--- BEGIN DATA EXCERPTS ---
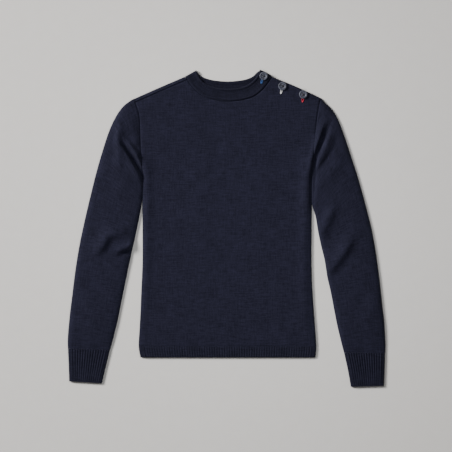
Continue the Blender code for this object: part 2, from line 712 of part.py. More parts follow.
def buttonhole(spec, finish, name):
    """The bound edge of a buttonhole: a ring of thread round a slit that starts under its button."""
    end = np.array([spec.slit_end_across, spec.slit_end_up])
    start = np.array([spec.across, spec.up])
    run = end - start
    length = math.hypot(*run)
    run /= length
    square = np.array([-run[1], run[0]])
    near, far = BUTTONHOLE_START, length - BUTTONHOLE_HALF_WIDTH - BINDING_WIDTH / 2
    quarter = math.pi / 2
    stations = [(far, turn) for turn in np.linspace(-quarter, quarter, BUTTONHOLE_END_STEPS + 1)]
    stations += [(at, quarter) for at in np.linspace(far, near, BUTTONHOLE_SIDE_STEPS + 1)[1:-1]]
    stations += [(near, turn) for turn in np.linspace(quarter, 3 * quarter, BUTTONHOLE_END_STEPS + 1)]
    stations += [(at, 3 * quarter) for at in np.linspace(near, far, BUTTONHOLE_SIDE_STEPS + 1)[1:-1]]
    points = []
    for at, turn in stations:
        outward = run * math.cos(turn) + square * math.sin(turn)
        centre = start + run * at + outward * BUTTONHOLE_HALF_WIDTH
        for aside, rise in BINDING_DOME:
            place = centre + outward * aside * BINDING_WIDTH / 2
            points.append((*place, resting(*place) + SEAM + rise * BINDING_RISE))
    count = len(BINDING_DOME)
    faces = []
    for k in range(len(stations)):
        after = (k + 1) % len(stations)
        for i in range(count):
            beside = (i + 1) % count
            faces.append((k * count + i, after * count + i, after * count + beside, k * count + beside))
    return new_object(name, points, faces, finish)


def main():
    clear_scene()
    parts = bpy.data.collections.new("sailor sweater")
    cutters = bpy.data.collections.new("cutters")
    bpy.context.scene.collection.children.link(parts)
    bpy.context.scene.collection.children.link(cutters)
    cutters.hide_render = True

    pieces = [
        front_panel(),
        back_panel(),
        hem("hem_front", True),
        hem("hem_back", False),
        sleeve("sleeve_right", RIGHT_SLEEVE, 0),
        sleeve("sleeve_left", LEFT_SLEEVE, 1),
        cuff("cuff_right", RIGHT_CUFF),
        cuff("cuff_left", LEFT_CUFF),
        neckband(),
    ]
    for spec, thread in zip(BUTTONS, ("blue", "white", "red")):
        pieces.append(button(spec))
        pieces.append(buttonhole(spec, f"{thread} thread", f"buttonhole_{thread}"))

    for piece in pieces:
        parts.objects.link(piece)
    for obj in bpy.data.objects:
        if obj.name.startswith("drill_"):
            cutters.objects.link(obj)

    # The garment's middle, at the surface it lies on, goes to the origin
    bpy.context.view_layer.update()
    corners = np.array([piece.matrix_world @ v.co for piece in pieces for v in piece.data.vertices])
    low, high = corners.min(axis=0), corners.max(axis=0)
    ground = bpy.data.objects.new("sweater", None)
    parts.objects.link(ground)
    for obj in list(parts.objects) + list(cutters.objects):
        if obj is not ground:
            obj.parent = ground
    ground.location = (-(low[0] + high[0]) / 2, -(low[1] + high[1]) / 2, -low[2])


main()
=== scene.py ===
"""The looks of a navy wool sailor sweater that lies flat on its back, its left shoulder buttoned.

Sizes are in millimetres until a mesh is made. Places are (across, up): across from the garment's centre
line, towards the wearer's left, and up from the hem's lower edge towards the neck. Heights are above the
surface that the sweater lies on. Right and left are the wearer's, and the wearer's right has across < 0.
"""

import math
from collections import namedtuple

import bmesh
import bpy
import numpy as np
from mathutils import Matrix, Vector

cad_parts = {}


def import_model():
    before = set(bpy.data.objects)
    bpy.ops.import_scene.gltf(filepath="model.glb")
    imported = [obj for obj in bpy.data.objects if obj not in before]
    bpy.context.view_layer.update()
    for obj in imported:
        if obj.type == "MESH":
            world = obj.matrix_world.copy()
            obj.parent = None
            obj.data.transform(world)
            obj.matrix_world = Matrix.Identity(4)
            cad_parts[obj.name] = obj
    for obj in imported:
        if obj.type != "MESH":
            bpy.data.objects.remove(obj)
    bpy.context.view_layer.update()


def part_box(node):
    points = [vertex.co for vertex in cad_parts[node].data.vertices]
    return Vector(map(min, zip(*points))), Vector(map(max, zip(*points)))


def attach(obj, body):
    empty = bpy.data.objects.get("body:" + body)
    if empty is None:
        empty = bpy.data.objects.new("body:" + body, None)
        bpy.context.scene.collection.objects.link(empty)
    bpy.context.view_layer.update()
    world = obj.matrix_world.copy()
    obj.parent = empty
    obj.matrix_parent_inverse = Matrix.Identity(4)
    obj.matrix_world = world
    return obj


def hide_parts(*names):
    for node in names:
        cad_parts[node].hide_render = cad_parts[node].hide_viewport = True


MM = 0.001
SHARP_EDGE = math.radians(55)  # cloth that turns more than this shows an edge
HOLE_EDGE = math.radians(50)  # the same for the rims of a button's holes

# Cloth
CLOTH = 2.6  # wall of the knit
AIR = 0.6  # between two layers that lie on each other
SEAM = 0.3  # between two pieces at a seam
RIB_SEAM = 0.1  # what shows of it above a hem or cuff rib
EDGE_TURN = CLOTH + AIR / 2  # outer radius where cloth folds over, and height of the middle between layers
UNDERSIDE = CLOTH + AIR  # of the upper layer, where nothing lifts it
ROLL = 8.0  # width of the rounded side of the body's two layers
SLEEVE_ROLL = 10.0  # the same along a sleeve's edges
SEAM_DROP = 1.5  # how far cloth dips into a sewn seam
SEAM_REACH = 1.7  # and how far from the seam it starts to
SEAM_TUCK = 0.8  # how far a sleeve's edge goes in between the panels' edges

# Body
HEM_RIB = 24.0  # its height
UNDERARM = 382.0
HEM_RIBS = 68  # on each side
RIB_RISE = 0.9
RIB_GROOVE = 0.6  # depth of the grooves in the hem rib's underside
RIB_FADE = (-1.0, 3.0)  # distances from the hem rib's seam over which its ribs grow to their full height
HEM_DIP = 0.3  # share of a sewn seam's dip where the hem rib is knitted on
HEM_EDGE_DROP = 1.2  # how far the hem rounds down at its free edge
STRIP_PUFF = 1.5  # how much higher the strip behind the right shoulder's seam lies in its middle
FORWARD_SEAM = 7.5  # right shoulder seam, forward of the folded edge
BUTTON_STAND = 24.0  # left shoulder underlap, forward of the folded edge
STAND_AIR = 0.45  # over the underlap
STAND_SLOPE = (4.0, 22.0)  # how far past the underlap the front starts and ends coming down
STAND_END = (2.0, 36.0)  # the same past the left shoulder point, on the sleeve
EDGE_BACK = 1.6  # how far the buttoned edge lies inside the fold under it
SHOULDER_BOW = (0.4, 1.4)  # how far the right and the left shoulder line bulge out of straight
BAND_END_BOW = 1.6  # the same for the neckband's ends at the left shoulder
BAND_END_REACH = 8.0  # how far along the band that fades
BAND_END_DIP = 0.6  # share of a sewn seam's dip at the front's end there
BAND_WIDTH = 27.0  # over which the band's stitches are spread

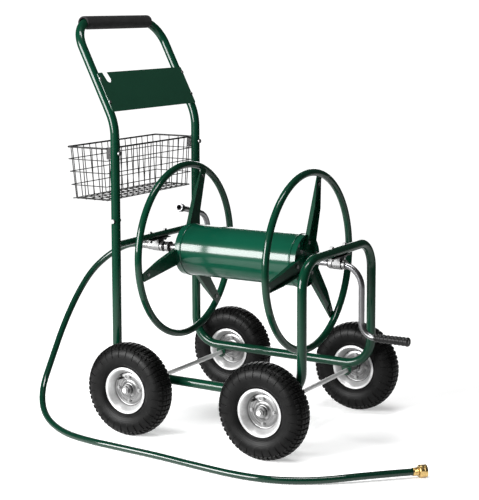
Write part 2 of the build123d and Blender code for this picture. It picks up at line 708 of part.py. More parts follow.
--- END DATA EXCERPTS ---
**WHAT YOU WILL DO**
Above are some lines. Repeat exactly, and only, those from the line that has "# The garment's" through the line that has "zip(*points))), Vector(map(max, zip(*points)))".

**ANSWER FOR THIS EXERCISE**
    # The garment's middle, at the surface it lies on, goes to the origin
    bpy.context.view_layer.update()
    corners = np.array([piece.matrix_world @ v.co for piece in pieces for v in piece.data.vertices])
    low, high = corners.min(axis=0), corners.max(axis=0)
    ground = bpy.data.objects.new("sweater", None)
    parts.objects.link(ground)
    for obj in list(parts.objects) + list(cutters.objects):
        if obj is not ground:
            obj.parent = ground
    ground.location = (-(low[0] + high[0]) / 2, -(low[1] + high[1]) / 2, -low[2])


main()
=== scene.py ===
"""The looks of a navy wool sailor sweater that lies flat on its back, its left shoulder buttoned.

Sizes are in millimetres until a mesh is made. Places are (across, up): across from the garment's centre
line, towards the wearer's left, and up from the hem's lower edge towards the neck. Heights are above the
surface that the sweater lies on. Right and left are the wearer's, and the wearer's right has across < 0.
"""

import math
from collections import namedtuple

import bmesh
import bpy
import numpy as np
from mathutils import Matrix, Vector

cad_parts = {}


def import_model():
    before = set(bpy.data.objects)
    bpy.ops.import_scene.gltf(filepath="model.glb")
    imported = [obj for obj in bpy.data.objects if obj not in before]
    bpy.context.view_layer.update()
    for obj in imported:
        if obj.type == "MESH":
            world = obj.matrix_world.copy()
            obj.parent = None
            obj.data.transform(world)
            obj.matrix_world = Matrix.Identity(4)
            cad_parts[obj.name] = obj
    for obj in imported:
        if obj.type != "MESH":
            bpy.data.objects.remove(obj)
    bpy.context.view_layer.update()


def part_box(node):
    points = [vertex.co for vertex in cad_parts[node].data.vertices]
    return Vector(map(min, zip(*points))), Vector(map(max, zip(*points)))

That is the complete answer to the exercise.